Trigonometric Substitution

Trigonometric substitution is a powerful technique used in integration to simplify expressions involving trigonometric functions. In our exercise, we have the integral \( \int_{0}^{\pi/2} \cos^5 \theta \, d\theta \). At first glance, integrating such a complex trigonometric form directly can be challenging.

Here, we use a substitution strategy by recognizing that \( \cos^2 \theta \) can be expressed using \( \sin^2 \theta \) easily through the identity \( \cos^2 \theta = 1 - \sin^2 \theta \). Therefore, substituting \( u = \sin \theta \) we utilized the derivative \( du = \cos \theta \, d\theta \), greatly simplifying our integration process.

This substitution transforms a potentially complex integral into a simpler polynomial form, which becomes manageable through straightforward integration techniques.

Integral Limits

Integral limits are crucial in definitive integration as they define the interval over which the function is to be integrated. Our problem involves the integral \( \int_{0}^{\pi/2} \cos^5 \theta \, d\theta \), with limits of integration from 0 to \( \pi/2 \). This interval defines the range in which the integral must be evaluated.

When we perform trigonometric substitution by setting \( u = \sin \theta \), the boundaries change with respect to \( u \). At \( \theta = 0 \), \( u = \sin 0 = 0 \), and at \( \theta = \pi/2 \), \( u = \sin(\pi/2) = 1 \). These new limits transform the original integral into \( \int_{0}^{1} (1 - u^2)^2 \, du \).

Adapting the limits accurately ensures the integration covers the same interval, just in terms of the new variable \( u \). This is a fundamental aspect of maintaining equivalent integration bounds through substitutions.

Trigonometric Identities

Trigonometric identities play a critical role in simplifying integration problems involving trigonometric functions. Such identities enable us to transform complex expressions into more manageable forms. In our exercise, the identity \( \cos^2 \theta = 1 - \sin^2 \theta \) is especially useful. It helps us rewrite \( \cos^5 \theta \) as \( (1 - \sin^2 \theta)^2 \cdot \cos \theta \).

By rewiring trigonometric powers in terms of sine and cosine, these identities facilitate subsequent manipulative steps.

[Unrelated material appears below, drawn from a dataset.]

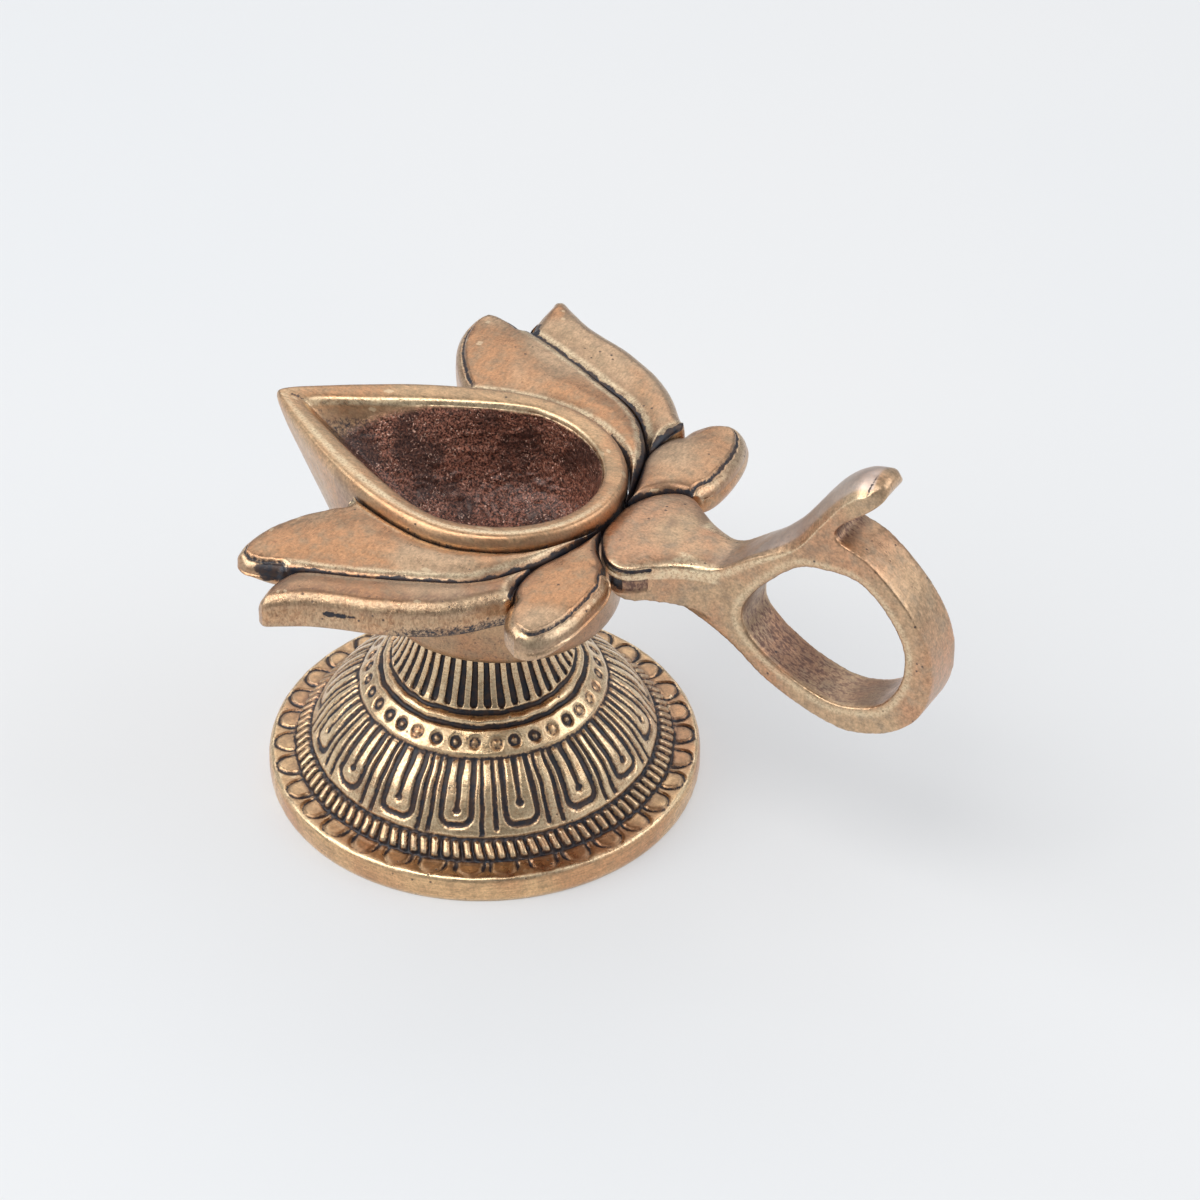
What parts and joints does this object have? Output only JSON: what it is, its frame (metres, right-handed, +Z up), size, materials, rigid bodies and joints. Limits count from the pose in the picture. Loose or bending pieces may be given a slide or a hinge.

In many cases, they help convert intricate trigonometric integrals into polynomials, which are much easier to work with. Recognizing and applying these identities effectively is key to simplifying and solving integrals involving trigonometric functions.

Integration Techniques

Numerous integration techniques can be applied to solve definite integrals, and our example showcases several of them effectively. After using trigonometric substitution and changing the integral's limits, we transform the integral into \( \int_{0}^{1} (1 - u^2)^2 \, du \).

Now, expanding \( (1 - u^2)^2 \) into \( 1 - 2u^2 + u^4 \), we can easily integrate each term separately. This process, known as term-by-term integration, involves applying standard integration formulas: \( \int u^n \, du = \frac{u^{n+1}}{n+1} + C\).

After finding the antiderivatives, we apply the limits of integration to compute the exact area under the curve. Lastly, it's a good practice to simplify the result into a neat fraction, as evidenced by our solution: \( \frac{8}{15} \). Mastering these fundamental techniques helps tremendously in solving other trigonometric integrals.